Reproduce, word for word, every line from the first one down to the line containing "1], nickel, mirrored)", and nothing else.

- [Supplied data]:
%%

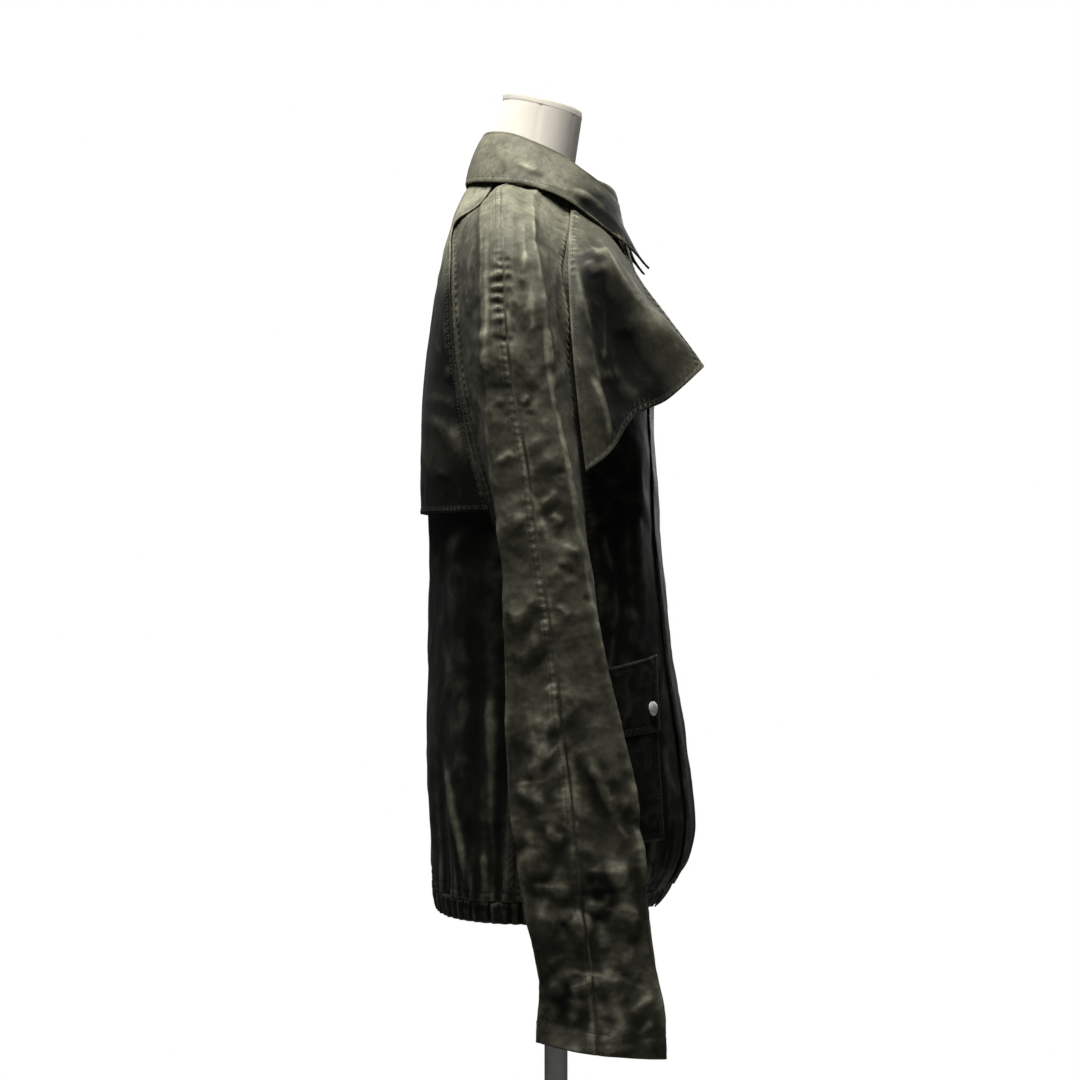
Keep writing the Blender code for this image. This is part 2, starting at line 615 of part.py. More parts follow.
def patch(stations, front_y, back_y, steps, stand_off):
    """(grid, normals): a piece that lies on the left front, moved out from it. Its edges' depths are
    those at the pocket's top and bottom."""
    stations = np.asarray(stations, float)
    ends = (POCKET_TOP, POCKET_BOTTOM)
    start = turn_at(stations, np.interp(stations, ends, back_y))
    end = turn_at(stations, np.interp(stations, ends, front_y))
    share = np.linspace(0, 1, steps + 1)[None]
    grid = body_points(stations, start[:, None] + (end - start)[:, None] * share)
    normals = normals_of(grid)
    return grid + normals * np.reshape(stand_off, (-1, 1, 1)), normals


def build_pockets(olive, nickel):
    """A patch pocket, its flap and the flap's snap, on each front."""
    for side, mirrored in (("left", False), ("right", True)):
        rows = np.linspace(POCKET_TOP, POCKET_BOTTOM, POCKET_ROWS + 1)
        grid, normals = patch(rows, POCKET_FRONT_Y, POCKET_BACK_Y, POCKET_STEPS, POCKET_LIFT)
        cloth(f"pocket_{side}", grid, normals, olive, mirrored)
        rows = np.linspace(POCKET_FLAP_TOP, POCKET_FLAP_BOTTOM, POCKET_FLAP_ROWS + 1)
        grid, normals = patch(rows, POCKET_FRONT_Y, POCKET_BACK_Y, POCKET_STEPS, 2 * POCKET_LIFT)
        cloth(f"pocket_flap_{side}", grid, normals, olive, mirrored)
        rows = SNAP_STATION + np.array((-SNAP_SPAN, 0.0, SNAP_SPAN))
        seat, out = patch(rows, SNAP_Y[:1] * 2, SNAP_Y[1:] * 2, 1, 2 * POCKET_LIFT + WALL / 2 + SNAP_SEAT)
        build_snap(f"snap_{side}", seat[1, 1], out[1, 1], nickel, mirrored)


def build_snap(name, seat, out, finish, mirrored):
    """A domed snap cap, turned about the cloth's normal."""
    if mirrored:
        seat, out = seat * (-1, 1, 1), out * (-1, 1, 1)
    angles = np.linspace(0, 2 * math.pi, SNAP_SIDES, endpoint=False)
    side = unit(np.cross(out, (0, 0, 1)))
    up = np.cross(side, out)
    ring = np.cos(angles)[:, None] * side + np.sin(angles)[:, None] * up
    points = [seat]
    for radius, height in SNAP_PROFILE:
        points.extend(seat + ring * radius + out * height)
    points.append(seat + out * SNAP_HEIGHT)
    faces = []
    following = np.roll(np.arange(SNAP_SIDES), -1)
    levels = len(SNAP_PROFILE)
    for i in range(SNAP_SIDES):
        faces.append((0, 1 + i, 1 + following[i]))
        for level in range(levels - 1):
            low, high = 1 + level * SNAP_SIDES, 1 + (level + 1) * SNAP_SIDES
            faces.append((low + i, high + i, high + following[i], low + following[i]))
        last = 1 + (levels - 1) * SNAP_SIDES
        faces.append((last + i, 1 + levels * SNAP_SIDES, last + following[i]))
    turn_outwards(add_mesh(name, points, faces, finish))


def gathered(grid, normals, depths, overlapped=False):
    """The grid with a fold out and in for each gather, as deep as each row's depth, and nearly flat
    where the fronts lie on each other."""
    steps = grid.shape[1] - 1
    sway = np.where(np.arange(steps + 1) % 2 == 0, 1.0, -1.0)
    uneven = 1 - GATHER_UNEVENNESS * (1 - np.sin(np.arange(steps + 1) * GATHER_PACE))
    share = np.where(grid[..., 0] < FLAT_GATHERS_X, FLAT_GATHERS_SHARE, 1.0) if overlapped else 1.0
    return grid + normals * (sway * uneven * share * np.reshape(depths, (-1, 1)))[..., None]


def hem_stations(seam):
    """The casing's rows: its seam with the panel, its middle and its free edge."""
    return np.array((SKIRT_END + seam, (SKIRT_END + HEM_END) / 2, HEM_END))


def build_hem_casings(olive):
    """The gathered casing along the hem, one piece for each panel."""
    stations = hem_stations(HEM_SEAM)
    back_turn = seam_turns(stations)[0]
    depths = (GATHER_DEPTH * SEAM_GATHER_SHARE, GATHER_DEPTH, GATHER_DEPTH)
    across = np.linspace(-1, 1, 2 * BACK_GATHERS + 1)[None]
    grid = body_points(stations, across * (back_turn - HEM_INSET)[:, None])
    normals = normals_of(grid)
    cloth("hem_casing_back", gathered(grid, normals, depths), normals, olive)
    share = np.linspace(0, 1, 2 * FRONT_GATHERS + 1)[None]
    for side, widths, mirrored in (("left", UPPER_OVERLAP, False), ("right", UNDER_OVERLAP, True)):
        stations = hem_stations(HEM_SEAM if mirrored else LAPPED_HEM_SEAM)
        end = math.pi + front_overlap(stations, widths)
        start = seam_turns(stations)[1] + HEM_INSET
        grid = body_points(stations, start[:, None] + (end - start)[:, None] * share)
        normals = normals_of(grid)
        grid = lapped(grid, 0.0 if mirrored else HEM_LIFT)
        cloth(f"hem_casing_{side}", gathered(grid, normals, depths, True), normals, olive, mirrored)


# ---------------------------------------------------------------- dress form

def form_ring(z, tilt, half, front_y, wide_y, back_y, power):
    """A ring of the form: an oval, tilted about its widest line."""
    turn = np.linspace(0, 2 * math.pi, FORM_SIDES, endpoint=False)
    cosine, sine = np.cos(turn), np.sin(turn)
    power = np.where(cosine >= 0, FORM_BACK_POWER, power)
    depth = np.where(cosine >= 0, back_y - wide_y, wide_y - front_y)
    x = half * np.sign(sine) * np.abs(sine) ** (2 / power)
    reach = depth * np.sign(cosine) * np.abs(cosine) ** (2 / power)
    return np.column_stack((x, wide_y + reach, z + tilt * reach))


def capped_loft(name, rings, finish):
    """A solid through rings that run from top to bottom, closed by a flat fan at each end."""
    rings = np.asarray(rings)
    count, sides = rings.shape[:2]
    points = np.vstack((rings.reshape(-1, 3), rings[0].mean(axis=0), rings[-1].mean(axis=0)))
    index = np.arange(count * sides).reshape(count, sides)
    after = np.roll(index, -1, axis=1)
    walls = np.stack((index[:-1], index[1:], after[1:], after[:-1]), -1).reshape(-1, 4)
    faces = [tuple(f) for f in walls]
    top, bottom = count * sides, count * sides + 1
    for i in range(sides):
        faces.append((top, index[0, i], after[0, i]))
        faces.append((bottom, after[-1, i], index[-1, i]))
    turn_outwards(add_mesh(name, points, faces, finish))


def build_form(cream, steel):
    """The limbless form: torso with neck, neck cap, pole and base."""
    stations = np.linspace(0, len(FORM_SECTIONS) - 1, FORM_ROWS + 1)
    table = np.column_stack((np.arange(len(FORM_SECTIONS)), FORM_SECTIONS))
    capped_loft("form_torso", [form_ring(*row) for row in through(table, stations)], cream)
    z, tilt, half, front_y, wide_y, back_y, power = FORM_SECTIONS[0]
    rings = []
    for rise, inset in reversed(NECK_CAP_PROFILE):
        rings.append(form_ring(z + rise, tilt, half - inset, front_y + inset, wide_y, back_y - inset, power))
    capped_loft("form_neck_cap", rings, cream)
    bottom = BASE_HEIGHT + SEAT_GAP
    top = FORM_SECTIONS[-1][0] - SEAT_GAP
    bpy.ops.mesh.primitive_cylinder_add(vertices=POLE_SIDES, radius=POLE_RADIUS, depth=top - bottom,
                                        location=(0, 0, (top + bottom) / 2))
    pole = bpy.context.object
    adopt(pole, "form_pole", steel)
    profile = bpy.data.meshes.new("form_base")
    points = [(x, 0, z) for x, z in BASE_PROFILE]
    profile.from_pydata(points, [(i, i + 1) for i in range(len(points) - 1)], [])
    base = bpy.data.objects.new("form_base", profile)
    bpy.data.collections[COLLECTION].objects.link(base)
    base.data.materials.append(steel)
    turned = base.modifiers.new("turned", "SCREW")
    turned.steps = turned.render_steps = BASE_SIDES
    turned.use_merge_vertices = True
    turned.merge_threshold = 0.00005
    turned.use_smooth_shade = False


def adopt(made, name, finish):
    """Names a primitive, gives it its material and moves it to the part's collection."""
    made.name = name
    made.data.name = name
    made.data.materials.append(finish)
    for home in list(made.users_collection):
        home.objects.unlink(made)
    bpy.data.collections[COLLECTION].objects.link(made)


def main():
    for old in list(bpy.data.objects):
        bpy.data.objects.remove(old, do_unlink=True)
    collection = bpy.data.collections.new(COLLECTION)
    bpy.context.scene.collection.children.link(collection)
    olive = material("waxed_cotton", (0.085, 0.083, 0.062), 0.55)
    nickel = material("snap_nickel", (0.62, 0.60, 0.56), 0.32, 1.0)
    cream = material("form_jersey", (0.78, 0.73, 0.66), 0.9)
    steel = material("stand_steel", (0.55, 0.55, 0.54), 0.35, 1.0)
    build_form(cream, steel)
    build_panels(olive)
    build_storm_cape(olive)
    build_gun_flap(olive)
    build_collar(olive)
    build_pockets(olive, nickel)
    build_hem_casings(olive)


main()
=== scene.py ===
"""The looks of a waxed-cotton trench coat on a dress form.

Metres, +Z up. The coat faces -Y and its own right side is at -X. Every cloth piece is a thin closed
shell around a surface, a grid of points whose rows run round the coat and whose columns run down it.
Points are worked out for the left side, with x counted outwards, and the right side is mirrored.
"""

import math

import bpy
import numpy as np
from bpy.props import FloatProperty, FloatVectorProperty, PointerProperty
from bpy.types import Operator, Panel, PropertyGroup
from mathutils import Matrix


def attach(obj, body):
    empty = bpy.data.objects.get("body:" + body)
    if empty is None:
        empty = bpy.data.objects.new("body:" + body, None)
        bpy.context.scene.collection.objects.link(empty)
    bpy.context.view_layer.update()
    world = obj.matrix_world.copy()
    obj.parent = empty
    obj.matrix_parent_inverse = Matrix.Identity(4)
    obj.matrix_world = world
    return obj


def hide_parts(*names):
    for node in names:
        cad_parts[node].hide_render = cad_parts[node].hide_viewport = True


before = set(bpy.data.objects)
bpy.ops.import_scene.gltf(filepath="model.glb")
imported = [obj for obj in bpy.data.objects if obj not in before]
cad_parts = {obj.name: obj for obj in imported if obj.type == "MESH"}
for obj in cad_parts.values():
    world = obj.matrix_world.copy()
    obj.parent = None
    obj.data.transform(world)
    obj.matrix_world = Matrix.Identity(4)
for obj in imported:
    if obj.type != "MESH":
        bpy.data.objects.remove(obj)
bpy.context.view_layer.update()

bl_info = {
    "name": "Trench coat",
    "version": (1, 0, 0),
    "blender": (4, 5, 0),
    "location": "3D View > Sidebar > Trench coat",
    "description": "A waxed-cotton trench coat on a dress form",
    "category": "Object",
}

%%

- [Output for this task]:
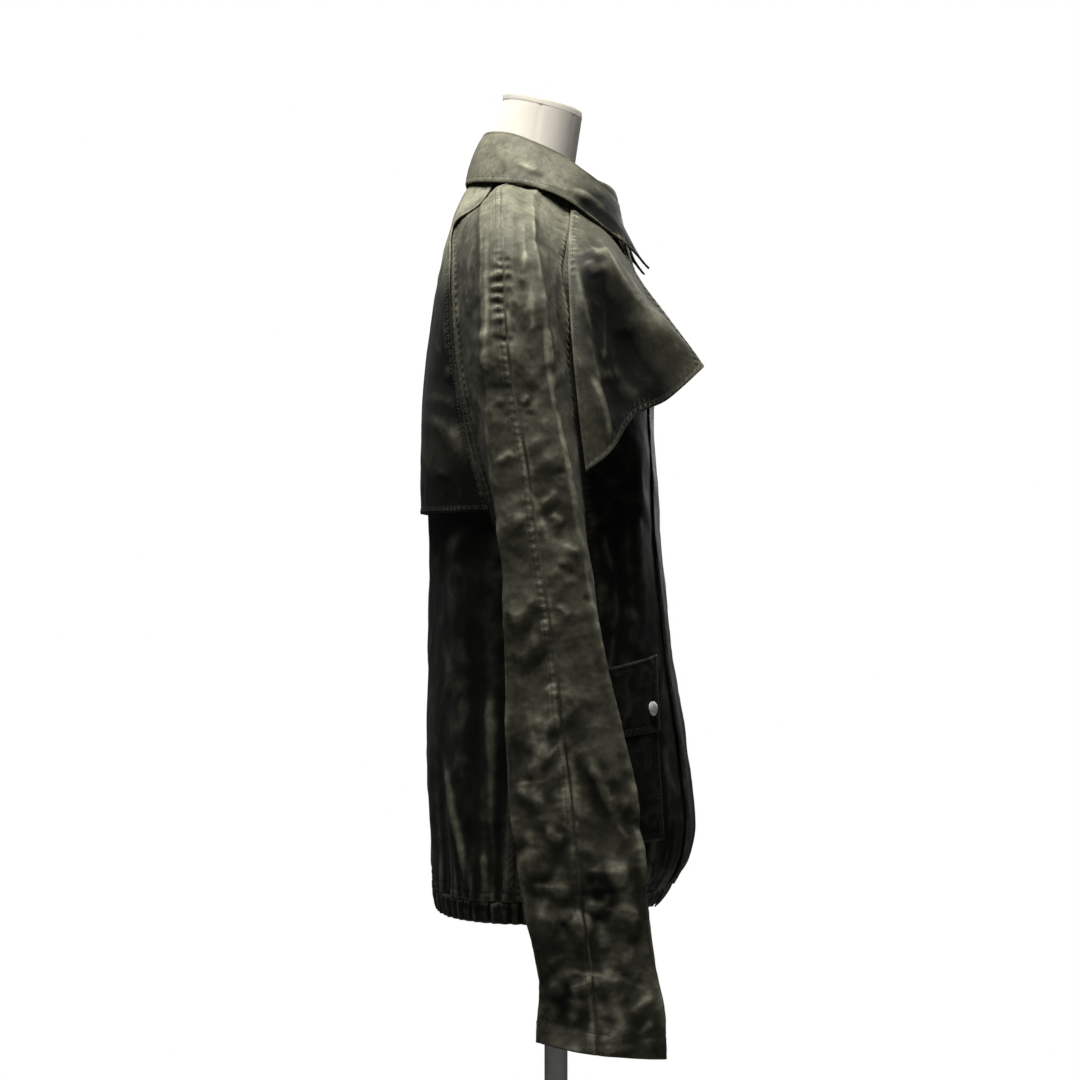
Keep writing the Blender code for this image. This is part 2, starting at line 615 of part.py. More parts follow.
def patch(stations, front_y, back_y, steps, stand_off):
    """(grid, normals): a piece that lies on the left front, moved out from it. Its edges' depths are
    those at the pocket's top and bottom."""
    stations = np.asarray(stations, float)
    ends = (POCKET_TOP, POCKET_BOTTOM)
    start = turn_at(stations, np.interp(stations, ends, back_y))
    end = turn_at(stations, np.interp(stations, ends, front_y))
    share = np.linspace(0, 1, steps + 1)[None]
    grid = body_points(stations, start[:, None] + (end - start)[:, None] * share)
    normals = normals_of(grid)
    return grid + normals * np.reshape(stand_off, (-1, 1, 1)), normals


def build_pockets(olive, nickel):
    """A patch pocket, its flap and the flap's snap, on each front."""
    for side, mirrored in (("left", False), ("right", True)):
        rows = np.linspace(POCKET_TOP, POCKET_BOTTOM, POCKET_ROWS + 1)
        grid, normals = patch(rows, POCKET_FRONT_Y, POCKET_BACK_Y, POCKET_STEPS, POCKET_LIFT)
        cloth(f"pocket_{side}", grid, normals, olive, mirrored)
        rows = np.linspace(POCKET_FLAP_TOP, POCKET_FLAP_BOTTOM, POCKET_FLAP_ROWS + 1)
        grid, normals = patch(rows, POCKET_FRONT_Y, POCKET_BACK_Y, POCKET_STEPS, 2 * POCKET_LIFT)
        cloth(f"pocket_flap_{side}", grid, normals, olive, mirrored)
        rows = SNAP_STATION + np.array((-SNAP_SPAN, 0.0, SNAP_SPAN))
        seat, out = patch(rows, SNAP_Y[:1] * 2, SNAP_Y[1:] * 2, 1, 2 * POCKET_LIFT + WALL / 2 + SNAP_SEAT)
        build_snap(f"snap_{side}", seat[1, 1], out[1, 1], nickel, mirrored)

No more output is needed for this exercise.